What's Above Your Fold?
How do you open your mail? Do you pull out all the contents, or do you open the package like a wallet and thumb through what's inside? I ask because we know much too much about the workings of mail, and it's easy to forget that donors don't handle and look at what we send them the way we do.
Back when I had a post office box, I used to stake out the room to watch people get their mail at the end of the day and see them flip through it and toss some pieces into a big bin marked for recycling. There was a big island counter in the center of the P.O. box room, and on the luckiest days I'd have a chance to watch people open their mail — and that's when I realized there are content-pullers and thumb-throughers, and the latter were more likely to toss mail without a closer look.
There is zero science involved in my post office stakeouts, so take that for what it is. But I bring it up because it raises an interesting question.
Your package gets opened … now what?
Using the thumb-through method, I opened a bunch of mail and peeked inside. Here's some of what I read quickly:
"You should have seen the look on Katy's face when she heard someone say, 'Set two more places at the table!'" That's from St. Labre Indian School, and the letter jumps right into the story, tugging you in.

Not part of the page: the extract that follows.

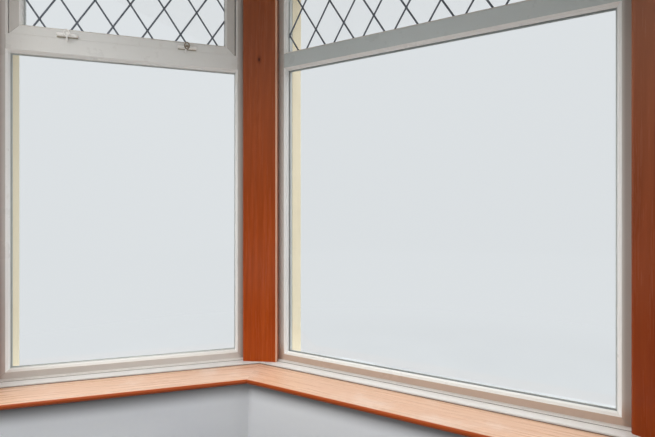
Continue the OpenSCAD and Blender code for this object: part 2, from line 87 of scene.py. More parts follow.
DIAMOND_W = 0.1283
DIAMOND_H = {"front": 0.208, "left": 0.197, "right": 0.197}
FIRST_ROW = {"front": 0.076, "left": 0.0345, "right": 0.0345}  # height of the leads' lowest crossings
CATCH_IN = 0.196  # distance of a catch from the end of the light
GUTTER_R = 0.056

GLASS_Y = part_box("glass_front")[1].y
BACK_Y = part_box("end_pier_right")[1].y
LEDGE_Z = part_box("ledge_front")[1].z
FRAME_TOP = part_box("frame_front")[1].z
CORNER_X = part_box("ledge_front")[1].x + (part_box("ledge_front")[0].y - GLASS_Y) * LEAN
CATCH_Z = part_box("catches")[1].z - 0.008  # height of the middle of the catches' bars
BOARD_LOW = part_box("board_front")[0].z
ROOF_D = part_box("roof_front")[0].y - GLASS_Y
ROOF_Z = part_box("roof_front")[0].z
GUTTER_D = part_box("gutter")[0].y - GLASS_Y + GUTTER_R
GUTTER_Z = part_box("gutter")[1].z


class Facet:
    """A side of the bay in plan, with its own flat frame."""

    def __init__(self, name, origin, along, inward):
        self.name = name
        self.origin = Vector(origin)
        self.along = Vector(along)
        self.inward = Vector(inward)
        self.turn = math.atan2(self.along.y, self.along.x)
        self.base_along = self.origin.dot(self.along)
        self.base_in = self.origin.dot(self.inward)

    def at(self, x, d, z):
        return self.origin + self.along * x + self.inward * d + Vector((0, 0, z))

    def local(self, point):
        point = point - self.origin
        return Vector((point.dot(self.along), point.dot(self.inward), point.z))


TURN_X, TURN_Y = math.cos(SPLAY), math.sin(SPLAY)
FRONT = Facet("front", (0, GLASS_Y, 0), (1, 0, 0), (0, 1, 0))
RIGHT = Facet("right", (CORNER_X, GLASS_Y, 0), (TURN_X, TURN_Y, 0), (-TURN_Y, TURN_X, 0))
LEFT = Facet("left", (-CORNER_X, GLASS_Y, 0), (-TURN_X, TURN_Y, 0), (TURN_Y, TURN_X, 0))
FACETS = [FRONT, LEFT, RIGHT]
SIDES = [LEFT, RIGHT]


# Shader building

def linear(colour):
    """The four linear numbers that shaders take. A colour that has four already is given back."""
    if len(colour) == 4:
        return colour
    shares = [value / 255 for value in colour]
    return (*(s / 12.92 if s <= 0.04045 else ((s + 0.055) / 1.055) ** 2.4 for s in shares), 1.0)


def times(colour, factor):
    """A colour made darker or lighter."""
    return (*(min(value * factor, 1) for value in linear(colour)[:3]), 1)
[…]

So does International Rescue Committee's: "Akot was frantic. All night long, she stood vigil over her ailing 9-month-old baby, Sarah, who was coughing nonstop and desperately gasping for breath." Thumbing past the letter, I caught the center of a glossy insert with an image of a string of beads surrounding the words, "Counting Correctly," and I had to know more about that. (It turns out they're used to count every breath a child takes, and if the red beads are reached before a minute has passed, the child definitely has pneumonia and needs antibiotics.)